You hear all kinds of strange sounds at two o'clock in the morning in the woods in Kentucky. The coyotes alone, yelping every night, is enough to make a person jittery working in the middle of the nite. Throw in a few hoot owls, rustling sounds of a stray rabbit on the ground darting by in the leaves...a domestic cat in the distance that sounds like she just stepped on a hot coal, then winds it down like it was just a spark....all along your 20yo guard dog down below is making a half-hearted effort to kinda (best way I can describe it) growl very low but whimper at the same time, with a little bellowing sound coming out of the side of her mouth causing her lip to flutter and make the smallest of a little echo of concern, and then taper off only to start back a little louder and lower and with a little more fear in her voice. Now, here's me on the twelve foot step ladder trying to mark off holes for the post locations, did I mention the screech owl in the distance...anyway...ever get the feeling that someone is watching you? That's the feeling I got. I was working along, trying to block out all of natures sounds and it was working. I just had this nagging feeling that something was just not right. I looked over my left shoulder and I scared the crap out of a cute raccoon, he, or she was sitting in the tree right beside me just watching me, not 6 feet away. Now, I don't scare easy, I'd like to think i'm pretty tuff, hey I survived the whole cat thingy, but I screamed like a little girl at that beastly Raccoon and I came down that ladder in record time, my butt was under the covers with my boots still on and my attitude adjusted accordingly.


----------



## buggyman1 (Nov 16, 2011)

Masterjer said:


> Awesome build! Keep the pics coming. How long have you been working on this? Your progress is impressive.


Thanks, I started on it mid-summer, I think in July.....long way to go. Should be fun.


----------



## buggyman1 (Nov 16, 2011)

View from the top floor. Haven't seen the raccoon again, guess I showed him up (notice in future pics of the better lights). Not scared of him or anything, just don't want to hurt him ,what with all the digging, drilling, measuring and what-not.....just don't want to scare the little fellow.


----------



## Jimmysmill13 (Nov 10, 2015)

Your tree house is looking awesome, with an amazing view.

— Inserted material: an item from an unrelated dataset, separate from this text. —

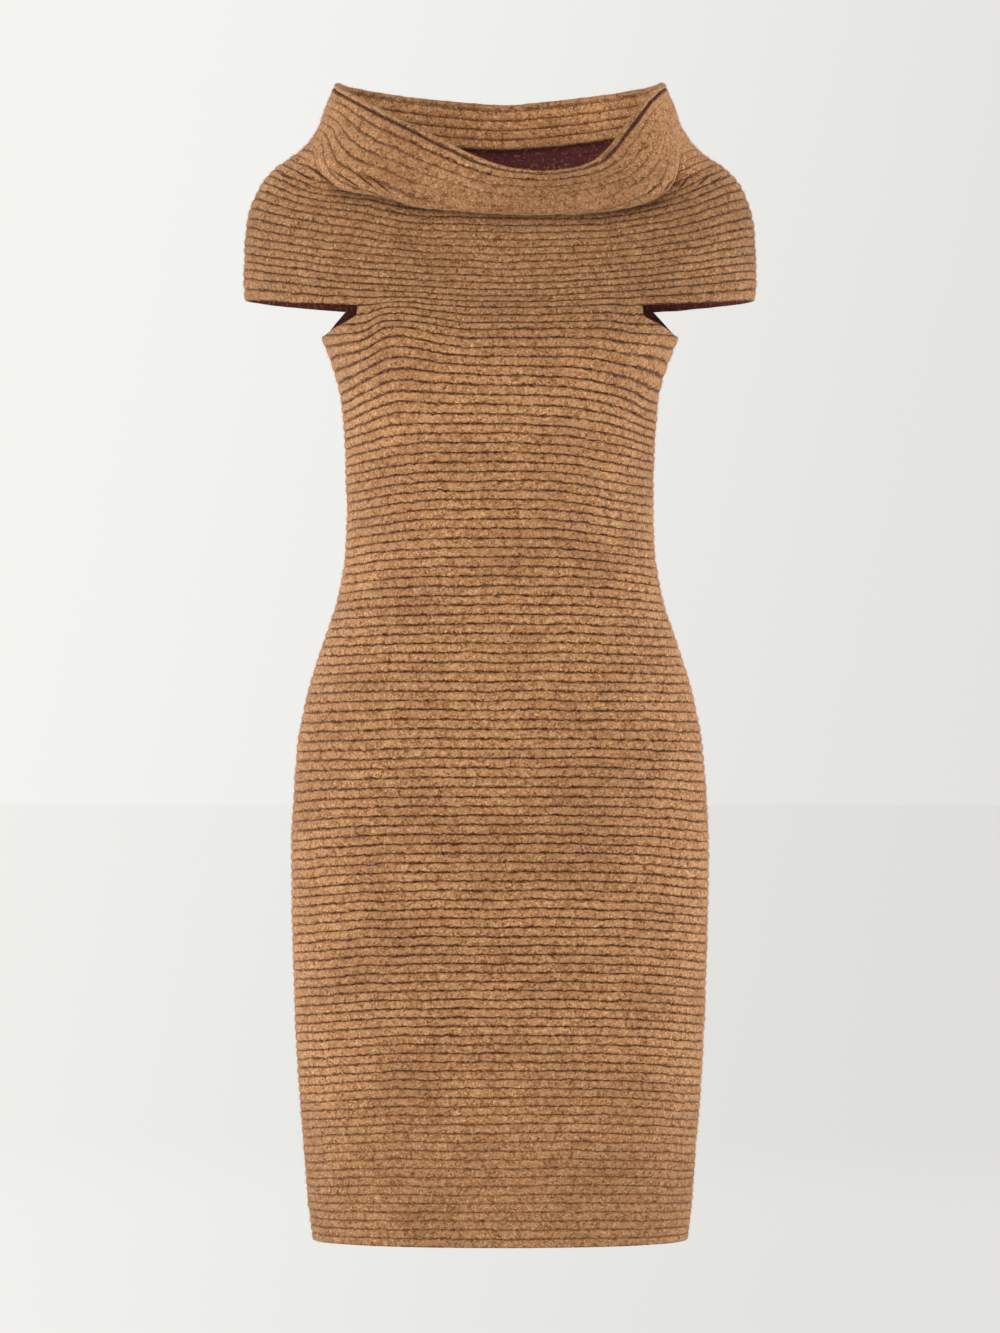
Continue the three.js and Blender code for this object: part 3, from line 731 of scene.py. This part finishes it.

I also built a free standing tree house this passed spring for my kids. It you like I can post a few photos of it.


----------



## Chamfer (Sep 6, 2014)

Coming along very nice. Looks safe and stout.

And that's a great view. You on a farm?


----------



## buggyman1 (Nov 16, 2011)

Jimmysmill13 said:


> Your tree house is looking awesome, with an amazing view. I also built a free standing tree house this passed spring for my kids. It you like I can post a few photos of it.


Thanks, yes please post some pictures of it, i'd love to see it.


----------



## buggyman1 (Nov 16, 2011)

Chamfer said:


> Coming along very nice. Looks safe and stout.
> 
> And that's a great view. You on a farm?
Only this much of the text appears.